* GIVEN INSTRUCTION
Return the lines from the line containing "# ---- rivet" through the line containing "obj.matrix_world = Matrix.Identity(4)" exactly. No other line should appear in the answer.

..........

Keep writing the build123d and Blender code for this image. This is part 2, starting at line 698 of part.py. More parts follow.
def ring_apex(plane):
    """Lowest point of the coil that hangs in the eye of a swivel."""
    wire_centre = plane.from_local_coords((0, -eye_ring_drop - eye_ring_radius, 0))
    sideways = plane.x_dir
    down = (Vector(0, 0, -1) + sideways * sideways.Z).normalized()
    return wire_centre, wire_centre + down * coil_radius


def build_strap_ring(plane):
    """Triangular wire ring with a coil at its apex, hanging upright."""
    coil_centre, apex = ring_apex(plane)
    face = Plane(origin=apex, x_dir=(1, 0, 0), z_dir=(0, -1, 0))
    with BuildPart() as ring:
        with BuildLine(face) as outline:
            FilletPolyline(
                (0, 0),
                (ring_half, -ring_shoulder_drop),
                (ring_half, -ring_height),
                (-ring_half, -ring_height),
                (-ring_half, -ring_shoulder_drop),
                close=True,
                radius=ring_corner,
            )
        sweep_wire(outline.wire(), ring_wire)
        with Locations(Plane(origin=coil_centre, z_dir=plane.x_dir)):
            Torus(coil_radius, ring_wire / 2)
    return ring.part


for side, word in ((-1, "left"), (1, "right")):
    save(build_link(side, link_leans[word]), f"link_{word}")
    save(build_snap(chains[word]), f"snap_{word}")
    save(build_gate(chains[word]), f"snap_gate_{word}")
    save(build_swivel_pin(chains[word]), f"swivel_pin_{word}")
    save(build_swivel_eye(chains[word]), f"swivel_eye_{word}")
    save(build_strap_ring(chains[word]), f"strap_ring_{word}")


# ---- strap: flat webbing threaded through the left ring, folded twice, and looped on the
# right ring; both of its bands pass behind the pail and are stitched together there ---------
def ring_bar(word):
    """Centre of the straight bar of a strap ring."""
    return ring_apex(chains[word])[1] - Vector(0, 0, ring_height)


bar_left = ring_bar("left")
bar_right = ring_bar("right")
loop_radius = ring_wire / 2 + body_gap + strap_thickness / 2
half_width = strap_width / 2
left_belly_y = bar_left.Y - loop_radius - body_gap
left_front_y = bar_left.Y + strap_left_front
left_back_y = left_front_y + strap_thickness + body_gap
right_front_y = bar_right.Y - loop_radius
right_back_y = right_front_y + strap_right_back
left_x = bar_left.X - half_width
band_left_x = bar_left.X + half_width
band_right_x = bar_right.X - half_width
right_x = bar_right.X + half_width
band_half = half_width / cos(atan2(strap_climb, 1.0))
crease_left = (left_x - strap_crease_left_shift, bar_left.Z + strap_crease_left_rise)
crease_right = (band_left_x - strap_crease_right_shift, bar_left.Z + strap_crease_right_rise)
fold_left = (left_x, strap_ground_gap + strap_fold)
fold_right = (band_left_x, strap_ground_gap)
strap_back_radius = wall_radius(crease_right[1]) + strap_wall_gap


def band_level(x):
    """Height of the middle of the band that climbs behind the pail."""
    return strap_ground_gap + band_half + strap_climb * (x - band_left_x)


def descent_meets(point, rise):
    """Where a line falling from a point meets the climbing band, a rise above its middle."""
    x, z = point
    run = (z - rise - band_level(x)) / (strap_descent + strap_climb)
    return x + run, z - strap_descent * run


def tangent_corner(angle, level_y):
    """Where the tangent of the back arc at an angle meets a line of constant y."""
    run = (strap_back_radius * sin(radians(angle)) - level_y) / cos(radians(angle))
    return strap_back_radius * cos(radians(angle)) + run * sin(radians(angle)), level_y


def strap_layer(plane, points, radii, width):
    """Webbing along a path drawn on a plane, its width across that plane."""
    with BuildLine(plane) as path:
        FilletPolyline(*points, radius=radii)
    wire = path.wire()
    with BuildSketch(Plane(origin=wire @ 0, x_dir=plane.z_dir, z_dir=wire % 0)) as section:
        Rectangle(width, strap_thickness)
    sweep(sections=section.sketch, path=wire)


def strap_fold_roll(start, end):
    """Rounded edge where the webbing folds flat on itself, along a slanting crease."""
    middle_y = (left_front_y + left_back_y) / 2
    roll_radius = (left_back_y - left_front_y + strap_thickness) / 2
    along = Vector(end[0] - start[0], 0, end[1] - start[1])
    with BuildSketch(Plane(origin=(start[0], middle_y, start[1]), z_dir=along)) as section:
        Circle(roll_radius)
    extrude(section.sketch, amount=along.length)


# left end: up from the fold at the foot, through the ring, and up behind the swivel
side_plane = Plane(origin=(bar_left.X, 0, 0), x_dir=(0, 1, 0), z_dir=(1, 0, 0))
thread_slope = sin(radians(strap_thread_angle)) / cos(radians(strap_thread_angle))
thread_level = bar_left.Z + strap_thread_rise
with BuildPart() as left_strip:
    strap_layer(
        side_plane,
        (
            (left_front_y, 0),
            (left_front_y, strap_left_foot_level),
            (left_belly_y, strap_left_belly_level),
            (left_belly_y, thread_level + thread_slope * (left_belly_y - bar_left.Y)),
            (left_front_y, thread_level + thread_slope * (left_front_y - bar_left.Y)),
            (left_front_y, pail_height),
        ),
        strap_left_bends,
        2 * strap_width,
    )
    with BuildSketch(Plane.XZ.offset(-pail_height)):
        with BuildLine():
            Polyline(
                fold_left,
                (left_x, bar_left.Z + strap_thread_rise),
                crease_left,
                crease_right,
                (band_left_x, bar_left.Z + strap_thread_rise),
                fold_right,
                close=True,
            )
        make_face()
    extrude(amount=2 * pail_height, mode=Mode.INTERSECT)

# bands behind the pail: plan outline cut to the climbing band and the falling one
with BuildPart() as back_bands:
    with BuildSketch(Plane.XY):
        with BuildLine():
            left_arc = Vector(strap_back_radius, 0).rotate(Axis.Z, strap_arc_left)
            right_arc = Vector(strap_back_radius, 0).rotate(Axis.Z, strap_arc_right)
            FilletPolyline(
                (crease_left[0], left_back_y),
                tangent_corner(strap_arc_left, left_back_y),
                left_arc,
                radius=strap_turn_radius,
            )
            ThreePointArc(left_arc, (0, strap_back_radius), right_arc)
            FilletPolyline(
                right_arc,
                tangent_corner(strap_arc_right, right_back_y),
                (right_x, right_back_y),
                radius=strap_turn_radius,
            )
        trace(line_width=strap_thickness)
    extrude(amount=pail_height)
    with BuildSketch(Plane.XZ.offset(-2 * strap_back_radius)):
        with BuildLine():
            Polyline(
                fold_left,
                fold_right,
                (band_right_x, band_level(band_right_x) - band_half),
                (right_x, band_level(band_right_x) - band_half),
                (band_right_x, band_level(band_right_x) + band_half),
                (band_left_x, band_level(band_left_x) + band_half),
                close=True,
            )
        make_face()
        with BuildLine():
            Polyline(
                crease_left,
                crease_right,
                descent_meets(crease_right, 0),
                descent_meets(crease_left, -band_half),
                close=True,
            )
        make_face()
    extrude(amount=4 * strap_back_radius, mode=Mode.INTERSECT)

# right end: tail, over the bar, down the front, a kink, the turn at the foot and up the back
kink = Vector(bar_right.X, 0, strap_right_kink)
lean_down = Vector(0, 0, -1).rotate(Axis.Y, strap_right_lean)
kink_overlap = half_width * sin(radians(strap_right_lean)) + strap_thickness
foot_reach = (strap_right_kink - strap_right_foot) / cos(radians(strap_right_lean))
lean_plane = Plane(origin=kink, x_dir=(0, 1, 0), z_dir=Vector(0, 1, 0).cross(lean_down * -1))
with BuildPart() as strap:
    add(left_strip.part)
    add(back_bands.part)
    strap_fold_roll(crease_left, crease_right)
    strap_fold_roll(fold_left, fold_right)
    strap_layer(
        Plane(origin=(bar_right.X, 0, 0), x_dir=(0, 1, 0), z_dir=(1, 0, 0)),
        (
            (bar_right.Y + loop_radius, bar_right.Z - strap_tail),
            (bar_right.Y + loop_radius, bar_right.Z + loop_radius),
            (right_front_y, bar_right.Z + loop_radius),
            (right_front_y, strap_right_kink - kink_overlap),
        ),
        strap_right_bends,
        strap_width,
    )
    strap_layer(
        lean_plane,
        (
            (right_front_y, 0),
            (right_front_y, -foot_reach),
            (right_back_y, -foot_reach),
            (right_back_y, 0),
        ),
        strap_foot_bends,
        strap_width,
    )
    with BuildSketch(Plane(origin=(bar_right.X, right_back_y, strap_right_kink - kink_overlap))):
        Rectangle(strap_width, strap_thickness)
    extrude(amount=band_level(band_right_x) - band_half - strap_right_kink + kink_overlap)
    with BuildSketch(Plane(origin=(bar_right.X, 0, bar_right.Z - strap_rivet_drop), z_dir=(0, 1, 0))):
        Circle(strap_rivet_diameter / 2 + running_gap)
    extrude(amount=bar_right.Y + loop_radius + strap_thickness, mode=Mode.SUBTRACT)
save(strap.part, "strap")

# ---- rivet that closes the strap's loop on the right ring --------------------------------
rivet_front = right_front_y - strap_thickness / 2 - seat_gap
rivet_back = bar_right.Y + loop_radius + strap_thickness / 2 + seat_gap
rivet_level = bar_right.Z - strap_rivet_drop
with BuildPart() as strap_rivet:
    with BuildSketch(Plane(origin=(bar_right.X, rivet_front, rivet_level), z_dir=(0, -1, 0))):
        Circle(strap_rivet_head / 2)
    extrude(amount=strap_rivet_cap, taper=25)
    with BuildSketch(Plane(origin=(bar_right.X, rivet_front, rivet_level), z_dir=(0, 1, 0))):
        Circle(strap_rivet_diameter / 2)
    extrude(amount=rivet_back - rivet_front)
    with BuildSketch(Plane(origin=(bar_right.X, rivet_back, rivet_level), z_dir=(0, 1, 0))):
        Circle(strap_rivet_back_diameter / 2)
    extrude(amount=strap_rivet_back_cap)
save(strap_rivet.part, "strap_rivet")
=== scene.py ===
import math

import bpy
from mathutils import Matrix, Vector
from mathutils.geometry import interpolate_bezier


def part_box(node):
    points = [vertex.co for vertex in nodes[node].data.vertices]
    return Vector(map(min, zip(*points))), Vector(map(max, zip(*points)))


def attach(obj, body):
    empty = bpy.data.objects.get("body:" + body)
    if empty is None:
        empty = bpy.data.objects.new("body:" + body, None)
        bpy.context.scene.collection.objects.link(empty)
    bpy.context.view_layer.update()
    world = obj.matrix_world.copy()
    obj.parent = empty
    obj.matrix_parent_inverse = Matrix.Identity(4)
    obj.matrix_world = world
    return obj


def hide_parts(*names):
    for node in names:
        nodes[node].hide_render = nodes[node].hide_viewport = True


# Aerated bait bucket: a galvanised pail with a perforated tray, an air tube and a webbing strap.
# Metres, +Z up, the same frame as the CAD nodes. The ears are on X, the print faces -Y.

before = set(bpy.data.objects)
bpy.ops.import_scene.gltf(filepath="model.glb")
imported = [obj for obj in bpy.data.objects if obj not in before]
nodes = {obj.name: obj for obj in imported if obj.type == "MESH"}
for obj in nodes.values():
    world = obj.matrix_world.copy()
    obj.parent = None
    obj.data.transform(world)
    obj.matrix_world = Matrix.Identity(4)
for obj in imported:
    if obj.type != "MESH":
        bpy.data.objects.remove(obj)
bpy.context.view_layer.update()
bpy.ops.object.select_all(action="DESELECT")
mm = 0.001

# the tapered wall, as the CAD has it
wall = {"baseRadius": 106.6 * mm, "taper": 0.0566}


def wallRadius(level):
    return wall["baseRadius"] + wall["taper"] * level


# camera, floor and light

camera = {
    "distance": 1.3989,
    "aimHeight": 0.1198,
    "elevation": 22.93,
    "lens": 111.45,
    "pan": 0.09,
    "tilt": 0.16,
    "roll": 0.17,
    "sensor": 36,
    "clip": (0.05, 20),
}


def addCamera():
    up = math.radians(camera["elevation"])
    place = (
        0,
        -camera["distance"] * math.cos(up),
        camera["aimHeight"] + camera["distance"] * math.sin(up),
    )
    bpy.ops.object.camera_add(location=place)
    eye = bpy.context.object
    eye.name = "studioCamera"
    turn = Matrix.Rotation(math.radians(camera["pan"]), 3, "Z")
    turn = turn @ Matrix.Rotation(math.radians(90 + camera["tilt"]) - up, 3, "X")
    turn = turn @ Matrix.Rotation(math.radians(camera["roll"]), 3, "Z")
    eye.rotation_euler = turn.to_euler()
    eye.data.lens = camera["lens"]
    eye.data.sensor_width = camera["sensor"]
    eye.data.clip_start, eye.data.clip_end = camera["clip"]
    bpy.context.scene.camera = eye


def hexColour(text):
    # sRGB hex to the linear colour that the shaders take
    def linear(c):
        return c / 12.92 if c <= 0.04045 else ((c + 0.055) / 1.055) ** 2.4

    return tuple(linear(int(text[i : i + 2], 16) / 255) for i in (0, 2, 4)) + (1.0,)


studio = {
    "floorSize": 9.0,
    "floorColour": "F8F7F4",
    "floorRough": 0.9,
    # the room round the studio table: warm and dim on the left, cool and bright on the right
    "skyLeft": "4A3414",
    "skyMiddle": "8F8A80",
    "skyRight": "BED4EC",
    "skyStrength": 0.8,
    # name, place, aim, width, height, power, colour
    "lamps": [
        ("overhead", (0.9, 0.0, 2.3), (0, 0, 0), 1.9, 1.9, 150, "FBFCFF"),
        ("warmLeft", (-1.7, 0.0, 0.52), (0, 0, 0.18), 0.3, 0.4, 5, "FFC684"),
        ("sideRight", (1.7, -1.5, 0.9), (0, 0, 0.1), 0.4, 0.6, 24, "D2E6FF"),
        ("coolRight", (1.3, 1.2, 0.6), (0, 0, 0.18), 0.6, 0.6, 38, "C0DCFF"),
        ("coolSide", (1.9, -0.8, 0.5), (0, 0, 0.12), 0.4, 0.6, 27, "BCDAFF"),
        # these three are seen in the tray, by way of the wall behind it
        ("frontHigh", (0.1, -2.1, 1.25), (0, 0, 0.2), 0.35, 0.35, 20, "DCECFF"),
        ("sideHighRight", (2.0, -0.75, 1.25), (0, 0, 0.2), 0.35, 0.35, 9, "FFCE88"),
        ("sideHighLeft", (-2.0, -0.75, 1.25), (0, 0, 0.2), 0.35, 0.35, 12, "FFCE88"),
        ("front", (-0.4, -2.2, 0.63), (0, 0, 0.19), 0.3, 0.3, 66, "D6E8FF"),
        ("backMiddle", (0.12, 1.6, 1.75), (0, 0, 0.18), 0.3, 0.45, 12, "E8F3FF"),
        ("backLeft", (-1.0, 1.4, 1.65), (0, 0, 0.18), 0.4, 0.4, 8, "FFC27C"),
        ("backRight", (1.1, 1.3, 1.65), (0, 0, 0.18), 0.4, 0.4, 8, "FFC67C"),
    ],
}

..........

* RESULT BELOW
# ---- rivet that closes the strap's loop on the right ring --------------------------------
rivet_front = right_front_y - strap_thickness / 2 - seat_gap
rivet_back = bar_right.Y + loop_radius + strap_thickness / 2 + seat_gap
rivet_level = bar_right.Z - strap_rivet_drop
with BuildPart() as strap_rivet:
    with BuildSketch(Plane(origin=(bar_right.X, rivet_front, rivet_level), z_dir=(0, -1, 0))):
        Circle(strap_rivet_head / 2)
    extrude(amount=strap_rivet_cap, taper=25)
    with BuildSketch(Plane(origin=(bar_right.X, rivet_front, rivet_level), z_dir=(0, 1, 0))):
        Circle(strap_rivet_diameter / 2)
    extrude(amount=rivet_back - rivet_front)
    with BuildSketch(Plane(origin=(bar_right.X, rivet_back, rivet_level), z_dir=(0, 1, 0))):
        Circle(strap_rivet_back_diameter / 2)
    extrude(amount=strap_rivet_back_cap)
save(strap_rivet.part, "strap_rivet")
=== scene.py ===
import math

import bpy
from mathutils import Matrix, Vector
from mathutils.geometry import interpolate_bezier


def part_box(node):
    points = [vertex.co for vertex in nodes[node].data.vertices]
    return Vector(map(min, zip(*points))), Vector(map(max, zip(*points)))


def attach(obj, body):
    empty = bpy.data.objects.get("body:" + body)
    if empty is None:
        empty = bpy.data.objects.new("body:" + body, None)
        bpy.context.scene.collection.objects.link(empty)
    bpy.context.view_layer.update()
    world = obj.matrix_world.copy()
    obj.parent = empty
    obj.matrix_parent_inverse = Matrix.Identity(4)
    obj.matrix_world = world
    return obj


def hide_parts(*names):
    for node in names:
        nodes[node].hide_render = nodes[node].hide_viewport = True


# Aerated bait bucket: a galvanised pail with a perforated tray, an air tube and a webbing strap.
# Metres, +Z up, the same frame as the CAD nodes. The ears are on X, the print faces -Y.

before = set(bpy.data.objects)
bpy.ops.import_scene.gltf(filepath="model.glb")
imported = [obj for obj in bpy.data.objects if obj not in before]
nodes = {obj.name: obj for obj in imported if obj.type == "MESH"}
for obj in nodes.values():
    world = obj.matrix_world.copy()
    obj.parent = None
    obj.data.transform(world)
    obj.matrix_world = Matrix.Identity(4)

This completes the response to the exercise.